Son effort est d’abord brouillé par sa proposition surprise: utiliser la coalition internationale contre le groupe Etat islamique en Syrie et en Irak pour combattre « aussi » le Hamas.

Gages

L’accueil de ses interlocuteurs semble pour le moins mitigé. Ni Benjamin Netanyahou, ni le président de l’Autorité palestinienne Mahmoud Abbas, ni le roi de Jordanie Abdallah II, ni le chef de l’Etat égyptien Abdel Fattah al-Sissi ne citent cette idée à ses côtés.

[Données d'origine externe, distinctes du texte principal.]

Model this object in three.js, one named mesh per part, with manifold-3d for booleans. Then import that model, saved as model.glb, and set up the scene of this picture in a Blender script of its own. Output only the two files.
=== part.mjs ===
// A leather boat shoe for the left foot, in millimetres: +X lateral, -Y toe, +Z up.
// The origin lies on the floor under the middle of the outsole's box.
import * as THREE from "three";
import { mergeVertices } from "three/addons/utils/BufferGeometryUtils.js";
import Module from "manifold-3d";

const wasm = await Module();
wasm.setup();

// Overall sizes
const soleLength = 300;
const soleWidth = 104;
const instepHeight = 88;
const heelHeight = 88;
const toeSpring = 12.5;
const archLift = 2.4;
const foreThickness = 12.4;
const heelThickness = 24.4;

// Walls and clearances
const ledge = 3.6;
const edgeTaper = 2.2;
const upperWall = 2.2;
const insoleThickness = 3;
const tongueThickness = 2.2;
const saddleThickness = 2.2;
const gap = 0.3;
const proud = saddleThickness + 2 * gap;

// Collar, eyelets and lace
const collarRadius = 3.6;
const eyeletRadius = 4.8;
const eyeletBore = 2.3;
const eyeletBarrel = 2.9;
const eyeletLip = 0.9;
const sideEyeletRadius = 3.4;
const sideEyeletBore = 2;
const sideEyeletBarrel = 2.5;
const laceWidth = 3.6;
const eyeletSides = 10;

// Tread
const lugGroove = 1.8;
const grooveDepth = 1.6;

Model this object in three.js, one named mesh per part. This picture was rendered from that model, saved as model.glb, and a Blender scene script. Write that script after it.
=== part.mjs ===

« Cette initiative est apparue à beaucoup comme étrange et peu praticable », relève l’ex-ambassadeur Denis Bauchard, de l’Institut français des relations internationales. « Aucune dirigeant arabe ne peut aujourd’hui condamner le Hamas, soit par croyance, soit pour des raisons d’opinion publique. »

Au fil de sa tournée, Emmanuel Macron rectifie le tir, parle de « coopération renforcée en matière de renseignement », et inclut cette suggestion dans une plus vaste « initiative » pour raviver l’idée moribonde de deux Etats israélien et palestinien.

S’il affirme, la mine fermée, que Mahmoud Abbas avait bien, dans le huis clos de leur tête-à-tête, « condamné le Hamas » – ce que le dirigeant palestinien s’est abstenu de faire en public à ses côtés – le président français donne aussi des gages à ses interlocuteurs arabes.

Une opération terrestre « massive » d’Israël dans le territoire palestinien serait « une erreur », affirme-t-il au Caire.

« La France ne pratique pas le double standard », « une vie palestinienne » vaut « une vie israélienne », martele-t-il, estimant que « rien ne saurait justifier » les « souffrances » des civils à Gaza et annonçant un renforcement de l’aide humanitaire française.

Proche allié de Paris dans la région, le président Sissi remercie chaleureusement.

Mais contrairement à son gouvernement et ses propres conseillers, Emmanuel Macron ne va pas jusqu’à réclamer une « pause » ou « trêve humanitaire ».

« La trêve humanitaire aurait été perçue comme le minimum au Sud », estime pourtant Karim Bitar, jugeant que ces efforts risquent de s’avérer « insuffisants à ce stade pour régler le malentendu ».